UDS Core provides a comprehensive observability stack that includes logging, monitoring, and alerting capabilities.

  • Prometheus: A powerful metrics collection and alerting system that scrapes metrics from various sources and stores them in a time-series database.
  • Loki: A log aggregation system designed for storing and querying logs from various sources.
  • Grafana: A popular open-source platform for monitoring and observability that provides rich visualization capabilities for both metrics and logs.
  • Alertmanager: A component of the Prometheus ecosystem that handles alerts sent by Prometheus and manages notification channels.

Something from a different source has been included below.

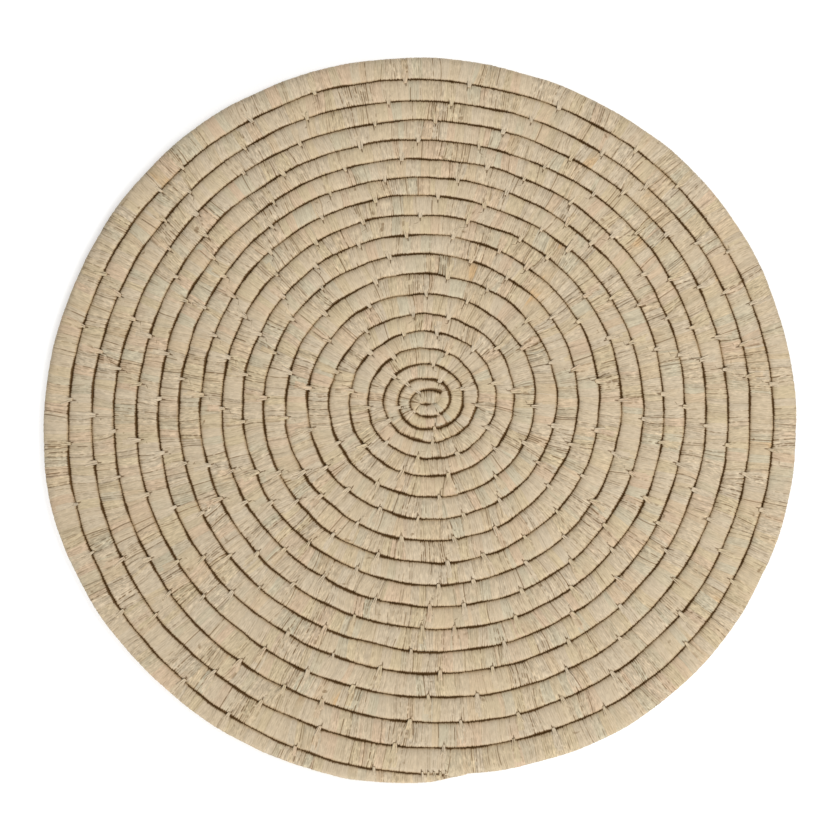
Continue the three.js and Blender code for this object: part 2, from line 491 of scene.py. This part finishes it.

There are many ways you can configure and use the observability stack. Here are some best practices that align with UDS Core’s architecture and design principles:

  • Utilize PrometheusRule CRs to define alerting rules and thresholds that are relevant to your specific use cases. These should be deployed alongside your applications to ensure that alerts are contextually relevant. See Metrics Alerting for more details.
  • Configure Alertmanager to route alerts to appropriate notification channels such as email, Slack, or Paging Services. This ensures that the right teams are notified promptly when issues arise. See Alert Management for more details.
  • Utilize Loki Ruler recording and alerting rules to create custom log-based alerts that complement your metrics-based alerts. This can help you detect issues that may not be captured by metrics alone. See Log Alerting for more details.
  • Avoid using Grafana Managed Alerts when possible. Evaluating alerts at source (Prometheus and Loki) is more efficient and provides better context for alerting. Grafana Managed Alerts should be reserved for advanced use cases like trying to correlate multiple data sources.
  • Use Grafana Dashboards to create visualizations that provide insights into the health and performance of your applications and infrastructure. Dashboards should be tailored to the needs of different teams and stakeholders. See Dashboards for more details.
  • Declaratively manage all your Observability resources with GitOps practices. Store your PrometheusRule CRs, Loki Rule ConfigMaps, Grafana Dashboard ConfigMaps in a version-controlled repository. This ensures that your observability configuration is consistent and reproducible across environments.